_GIVEN MATERIAL_
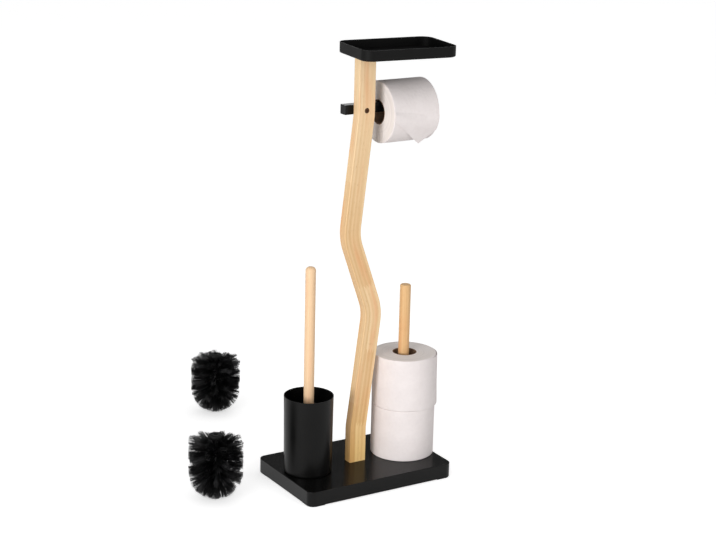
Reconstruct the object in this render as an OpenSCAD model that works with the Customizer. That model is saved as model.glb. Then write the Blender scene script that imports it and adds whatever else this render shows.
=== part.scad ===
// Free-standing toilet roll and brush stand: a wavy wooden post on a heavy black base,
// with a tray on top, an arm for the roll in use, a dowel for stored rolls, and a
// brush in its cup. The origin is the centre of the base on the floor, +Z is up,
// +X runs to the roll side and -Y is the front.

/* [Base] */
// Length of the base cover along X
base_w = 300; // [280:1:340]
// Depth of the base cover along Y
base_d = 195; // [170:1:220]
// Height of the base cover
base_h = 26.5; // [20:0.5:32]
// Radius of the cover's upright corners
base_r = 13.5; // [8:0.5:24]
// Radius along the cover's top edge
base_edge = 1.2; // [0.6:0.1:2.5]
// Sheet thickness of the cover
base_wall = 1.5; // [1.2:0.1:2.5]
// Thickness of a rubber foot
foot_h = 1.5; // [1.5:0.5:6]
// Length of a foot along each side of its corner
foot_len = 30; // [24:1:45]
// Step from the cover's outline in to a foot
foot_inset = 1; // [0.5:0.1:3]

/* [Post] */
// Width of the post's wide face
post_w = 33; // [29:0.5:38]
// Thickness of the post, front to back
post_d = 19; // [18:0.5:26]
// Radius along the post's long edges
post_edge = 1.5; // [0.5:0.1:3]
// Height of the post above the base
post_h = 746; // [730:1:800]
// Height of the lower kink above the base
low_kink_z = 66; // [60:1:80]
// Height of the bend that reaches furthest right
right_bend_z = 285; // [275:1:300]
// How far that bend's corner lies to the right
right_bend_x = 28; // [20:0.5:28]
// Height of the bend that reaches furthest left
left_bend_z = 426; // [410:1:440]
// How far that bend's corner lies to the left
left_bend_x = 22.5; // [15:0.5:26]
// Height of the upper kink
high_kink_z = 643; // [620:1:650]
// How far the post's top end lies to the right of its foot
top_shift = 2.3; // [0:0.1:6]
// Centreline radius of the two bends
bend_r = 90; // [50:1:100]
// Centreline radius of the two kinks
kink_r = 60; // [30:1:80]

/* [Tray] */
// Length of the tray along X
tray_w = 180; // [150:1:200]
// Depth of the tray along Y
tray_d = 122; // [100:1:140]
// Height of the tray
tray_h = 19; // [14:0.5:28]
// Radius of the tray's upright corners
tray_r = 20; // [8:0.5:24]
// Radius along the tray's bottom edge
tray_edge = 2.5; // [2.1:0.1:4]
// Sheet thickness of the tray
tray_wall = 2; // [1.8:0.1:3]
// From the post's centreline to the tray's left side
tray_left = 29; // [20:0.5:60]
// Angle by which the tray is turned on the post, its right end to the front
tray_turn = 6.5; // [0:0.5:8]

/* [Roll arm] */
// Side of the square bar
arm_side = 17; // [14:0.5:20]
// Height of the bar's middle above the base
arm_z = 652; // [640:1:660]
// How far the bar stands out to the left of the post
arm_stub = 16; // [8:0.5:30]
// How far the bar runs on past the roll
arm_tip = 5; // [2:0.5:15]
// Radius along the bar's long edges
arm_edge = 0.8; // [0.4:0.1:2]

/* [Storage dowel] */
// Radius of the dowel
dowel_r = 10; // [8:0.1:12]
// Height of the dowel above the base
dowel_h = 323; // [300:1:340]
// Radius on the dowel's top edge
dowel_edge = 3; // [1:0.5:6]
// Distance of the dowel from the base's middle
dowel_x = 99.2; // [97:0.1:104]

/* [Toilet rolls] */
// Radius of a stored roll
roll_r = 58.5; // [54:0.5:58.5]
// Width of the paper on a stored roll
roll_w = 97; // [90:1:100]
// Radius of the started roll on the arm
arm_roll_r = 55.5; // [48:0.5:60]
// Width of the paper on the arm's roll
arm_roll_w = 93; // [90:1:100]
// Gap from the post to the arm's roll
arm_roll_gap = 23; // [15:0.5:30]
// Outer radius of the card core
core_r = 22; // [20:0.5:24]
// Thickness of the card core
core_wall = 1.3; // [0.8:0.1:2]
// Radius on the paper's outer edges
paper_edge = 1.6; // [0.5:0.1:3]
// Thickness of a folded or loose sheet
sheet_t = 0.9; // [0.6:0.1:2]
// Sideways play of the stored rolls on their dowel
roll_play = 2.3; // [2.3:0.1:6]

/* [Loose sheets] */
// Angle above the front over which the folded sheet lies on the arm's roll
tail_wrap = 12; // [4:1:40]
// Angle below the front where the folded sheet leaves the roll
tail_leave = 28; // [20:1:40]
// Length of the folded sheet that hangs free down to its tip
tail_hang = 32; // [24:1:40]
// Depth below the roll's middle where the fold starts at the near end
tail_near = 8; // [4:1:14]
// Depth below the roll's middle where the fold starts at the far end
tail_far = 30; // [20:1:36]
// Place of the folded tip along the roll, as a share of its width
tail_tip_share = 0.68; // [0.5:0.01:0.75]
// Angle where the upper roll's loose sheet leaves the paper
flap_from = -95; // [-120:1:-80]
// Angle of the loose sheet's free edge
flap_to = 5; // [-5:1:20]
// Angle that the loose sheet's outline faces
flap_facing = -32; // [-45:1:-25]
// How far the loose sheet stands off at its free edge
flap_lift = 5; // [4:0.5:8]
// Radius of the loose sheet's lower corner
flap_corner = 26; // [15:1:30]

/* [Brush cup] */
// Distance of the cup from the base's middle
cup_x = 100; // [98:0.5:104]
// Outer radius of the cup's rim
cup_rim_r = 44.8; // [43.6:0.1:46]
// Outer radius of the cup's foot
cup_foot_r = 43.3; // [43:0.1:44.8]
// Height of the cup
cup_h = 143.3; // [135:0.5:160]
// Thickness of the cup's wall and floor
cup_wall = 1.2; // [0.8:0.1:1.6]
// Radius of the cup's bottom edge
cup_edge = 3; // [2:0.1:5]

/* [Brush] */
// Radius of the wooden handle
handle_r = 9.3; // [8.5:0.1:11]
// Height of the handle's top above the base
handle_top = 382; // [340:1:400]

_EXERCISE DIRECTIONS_
Return, please, the lines of the data from the first through the line containing "is the front.", both kept, exactly as they stand and nothing more.

_EXPECTED ANSWER_
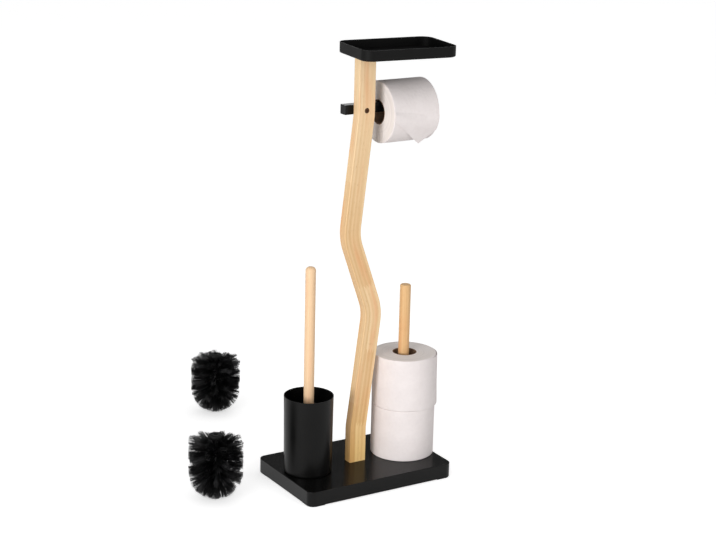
Reconstruct the object in this render as an OpenSCAD model that works with the Customizer. That model is saved as model.glb. Then write the Blender scene script that imports it and adds whatever else this render shows.
=== part.scad ===
// Free-standing toilet roll and brush stand: a wavy wooden post on a heavy black base,
// with a tray on top, an arm for the roll in use, a dowel for stored rolls, and a
// brush in its cup. The origin is the centre of the base on the floor, +Z is up,
// +X runs to the roll side and -Y is the front.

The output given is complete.